On Monday, the university was in a holding pattern on campus, with some lectures resuming, others resuming online and few of the large campus community returning to what was described as a “dead” campus.
One student, who did not want to be named, said: “The confusion continues. I am in first year and made my way to lectures after being told they were happening, but ended up missing the lecture because apparently it was held online.”
The law faculty told TimesLIVE Premium lectures had “gone ahead” on Monday in the wake of its scathing letter to the executive last week about the handling of the protests and shutdowns that rocked the university.

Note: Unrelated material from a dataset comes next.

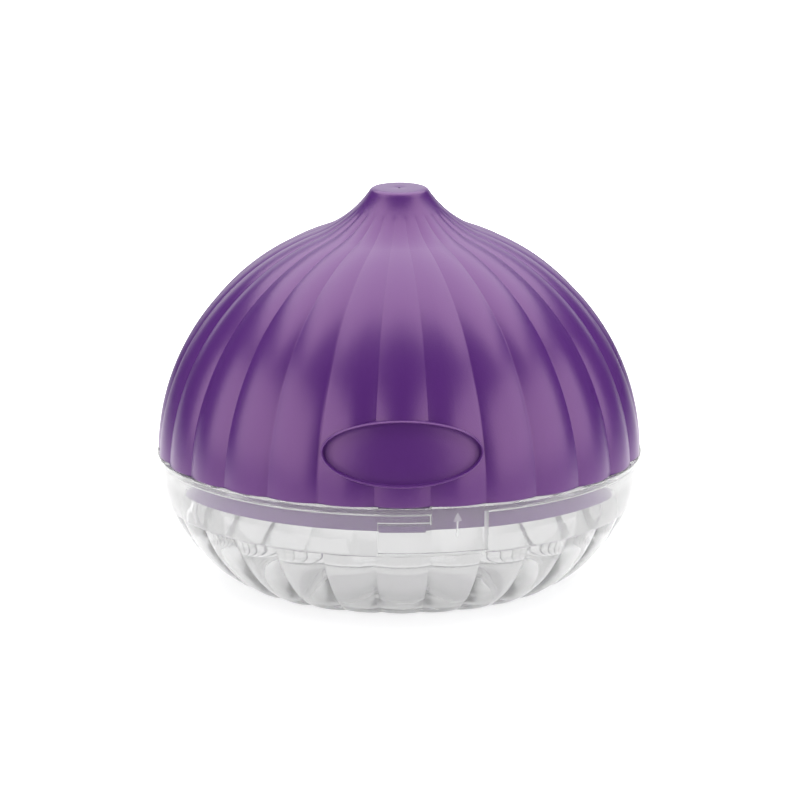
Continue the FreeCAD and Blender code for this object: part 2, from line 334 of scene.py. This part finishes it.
# Lid: the lobed dome with the oval's patch set in, then under its edge the pocket, the skirt with its lugs and
# the plain hollow, all on the same columns
def makeLid():
    centre = neckCentre()
    neckRadius = onion["neckRadius"]
    domeMiddle = np.array([0, onion["domeCentre"]])
    meeting = math.atan2(centre[1] - onion["domeCentre"], centre[0])
    patchPhi, patchHeights, patch = plaquePatch()
    otherLobes = lobeColumns(2, onion["ribCount"] - 2)[:-1]
    phi = np.concatenate([patchPhi[:-1], np.unique(np.round(otherLobes, 6))])

    # stub and neck, from the middle outwards and down
    gate, depth = lid["gateRadius"], lid["gateDepth"]
    sideAngle = math.asin((centre[1] - lidTop + lid["stubRound"]) / neckRadius)
    neckSide = centre - neckRadius * np.array([math.cos(sideAngle), math.sin(sideAngle)])
    dish = [(0, lidTop - depth), (gate / 2, lidTop - depth), (gate * 1.5, lidTop)]
    stubTop = [np.array(point, float) for point in dish + [(lid["stubRadius"], lidTop), neckSide]]
    stub = roundedOutline(stubTop, [0, *lid["gateRounds"], lid["stubRound"], 0])[:-1]
    neck = arcPoints(centre, neckRadius, math.pi + sideAngle, math.pi + meeting, lid["neckRows"])
    patchAngle = math.asin((patchHeights[0] - onion["domeCentre"]) / onion["domeRadius"])
    dome = arcPoints(domeMiddle, onion["domeRadius"], meeting, patchAngle, lid["domeRows"])
    below = np.linspace(patchHeights[-1], lid["edge"] + lid["edgeRound"], lid["paintedGlintRows"])[1:]
    upper = np.vstack([np.array(stub), neck, dome[1:-1]])
    profile = np.vstack([upper, np.stack([crestRadius(patchHeights), patchHeights], axis=-1),
                         np.stack([crestRadius(below), below], axis=-1)])
    crest, height = profile[:, :1], profile[:, 1:]
    outer = turned(lobedRadius(phi[None], crest, ribDepth(crest)), height, phi[None])
    firstPatchRow = len(upper)
    outer[firstPatchRow:firstPatchRow + len(patchHeights), :len(patchPhi)] = patch

    # edge, pocket, skirt and hollow, from the edge inwards
    skirtPhi, isLug = skirtColumns(phi)
    innerRadius = onion["domeRadius"] - lid["wall"]
    edgeCrest = crestRadius(lid["edge"])
    edgeRadius = lobedRadius(phi, edgeCrest, ribDepth(edgeCrest))
    pocketTop = lid["skirtOuter"] + lid["pocketTip"]
    pocketHeight = onion["domeCentre"] + math.sqrt(innerRadius**2 - pocketTop**2)
    lowAngle = math.asin((lid["edge"] - onion["domeCentre"]) / innerRadius)
    pocketAngle = math.acos(pocketTop / innerRadius)
    pocketArc = arcPoints(domeMiddle, innerRadius, lowAngle, pocketAngle, lid["pocketRows"])
    skirtInner = lid["skirtOuter"] - lid["skirtWall"]
    hollowFoot = math.acos(skirtInner / innerRadius)
    neckOuter = neckRadius + lid["wall"]
    ceiling = lidTop - lid["wall"]
    topAngle = math.asin((centre[1] - ceiling) / neckOuter)
    lugTop = lidBottom + lid["lugHeight"]
    foot = np.where(isLug, lid["lugRadius"], lid["skirtOuter"])

    def column(radius, z):
        return np.stack(np.broadcast_arrays(radius, float(z), phi * 0)[:2], axis=-1)

    corners = [column(edgeRadius, lid["edge"] + lid["edgeRound"] * 2), column(edgeRadius, lid["edge"])]
    radii = [0, lid["edgeRound"]]
    corners += [column(r, z) for r, z in pocketArc]
    radii += [lid["pocketRound"]] + [0] * (len(pocketArc) - 2) + [lid["pocketRound"]]
    rowsAbove = len(roundedOutline(corners + corners[:1], radii))
    corners += [column(lid["skirtOuter"], pocketHeight), column(lid["skirtOuter"], lugTop), column(foot, lugTop),
                column(foot, lidBottom), column(skirtInner, lidBottom)]
    radii += [lid["pocketRound"], *lid["lugRounds"], lid["skirtRound"], lid["skirtRound"]]
    domeHollow = arcPoints(domeMiddle, innerRadius, hollowFoot, meeting, lid["hollowRows"])
    neckHollow = arcPoints(centre, neckOuter, math.pi + meeting, math.pi + topAngle, lid["neckHollowRows"])
    hollow = np.vstack([domeHollow, neckHollow[1:], [[0, ceiling]]])
    corners += [column(r, z) for r, z in hollow]
    radii += [lid["hollowRounds"][0]] + [0] * (len(hollow) - 3) + [lid["hollowRounds"][1], 0]
    rows = np.array(roundedOutline(corners, radii))[1:]
    angles = np.where(np.arange(len(rows))[:, None] < rowsAbove, phi[None], skirtPhi[None])
    inner = turned(rows[..., 0], rows[..., 1], angles)
    return shellMesh("lid_shell", np.vstack([outer, inner]))


# Bowl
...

The SRC did not respond to questions as to whether it would go ahead with protests despite an interim interdict being granted by the Cape Town high court preventing campus protests. However, the campus was quiet and Jammie shuttles ran as scheduled as heavy rain fell in the city on Monday.
Shose Kessi, dean of humanities, sent out communication saying her faculty had on Monday “decided to retain a flexible approach for this coming week with some departments continuing with online teaching”.
She said: “Specific plans would have been discussed at departmental level.”
Early on Monday a message was sent to the leadership lekgotla of the university: “Morning colleagues. Normal activities taking place on campuses with no sign of any disruptions at this stage. FHS [faculty of health science] also has normal activities taking place. All shuttles are operating to schedule. CPS [campus protection services] monitoring hotspots.”